The embed downloads the resulting vectors.json on first visit, so keeping the total reasonable also keeps first-load fast.
Add a web page
Paste a URL into the URL field and click Add. The crawler fetches the page, strips navigation and chrome, and extracts the main content. Crawled pages behave just like uploaded files from then on (they have chunks, a status, can be recrawled, etc.).
The sources list
Each row shows:
- Name — filename or URL.
- Type — file extension or web page.
- Status — see below.
- Chunks — passages extracted from this source.
- Size — original byte count.
- Created — relative timestamp.
- Actions — view, recrawl, replace, delete.
Per-source statuses
| Status | Meaning |
|---|---|
queued | Waiting in the build queue. |
processing | Currently being parsed or embedded. |
ready | Indexed and available to answer queries. |
error | Failed to parse — hover the row for details. |
Status updates live; you do not need to refresh the page.
Per-source actions
- View — opens a modal with the extracted text. Useful when results aren't what you expected — you can see exactly what the model has.
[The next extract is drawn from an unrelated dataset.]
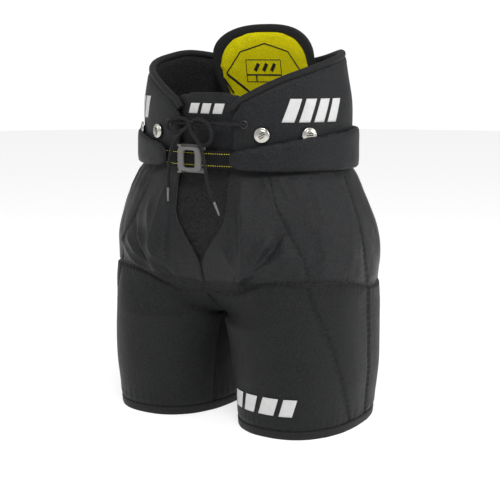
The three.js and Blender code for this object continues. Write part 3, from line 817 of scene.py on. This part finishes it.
# Belt sleeves: two flat tubes of smooth nylon with foam inside, that meet at the back and carry the
# strap to the buckle. A row of stitching runs along each edge.
belt_top = profile((10, 362), (20, 367), (45, 379), (80, 388), (120, 392), (180, 392))
for side, word, front in ((1, "left", 40), (-1, "right", 57)):
    first = waist_turn(front)

    def sleeve_place(u, up, out):
        turn = mix(first, math.pi, u**1.05)
        high = belt_top(math.degrees(turn)) - 0.5
        low = belt_foot + 2.5 * (1 - ease((turn - first) / 0.5))
        corner = 7 * (1 - ease((turn - first) / 0.09)) * abs(up) ** 4
        z = mix(low, high, (up + 1) / 2) - math.copysign(corner, up) * 0.8
        bulge = 0.9 * noise.noise(Vector((turn * 4, z * 0.03, 40 + side))) if out > 0 else 0
        hem_line = 0.8 * math.exp(-(((abs(up) - 0.8) / 0.05) ** 2)) if out > 0 else 0
        point = waist_point(turn, z, 5 - out * 4.6 - bulge + hem_line)
        point.x *= side
        return point

    sleeve = pillow(f"{word}_belt_pad", smooth_nylon, 220, 72, sleeve_place, end_power=40, edge_power=6)
    swell(sleeve, 1.5)
    dress(sleeve, "hips", "nylon_shell", f"{word}_belt_sleeve")
    for up in (-0.8, 0.8):
        line = []
        for i in range(160):
            u = mix(0.01, 0.995, i / 159)
            point = sleeve_place(u, up, 1.0)
            line.append((point, belt_outward(point)))
        line = seat_on(sleeve, line)
        row = stitches(f"{word}_belt_stitches_{'upper' if up > 0 else 'lower'}", thread_black, line)
        dress(row, "hips", "nylon_shell")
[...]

- Recrawl — re-downloads the URL or re-parses the file with the latest extractor. Use after fixing a malformed PDF or changing a web page.
- Replace — keep the same row but swap the underlying file. Useful when you publish a new version of a doc and want to keep its history.
- Delete — removes the source and triggers a rebuild.
The build pipeline
Adding, replacing, or deleting a source enqueues a build. See Assistant overview for the full stage list. The progress bar at the top of the sources page (and on the overview tab) shows current stage and percent.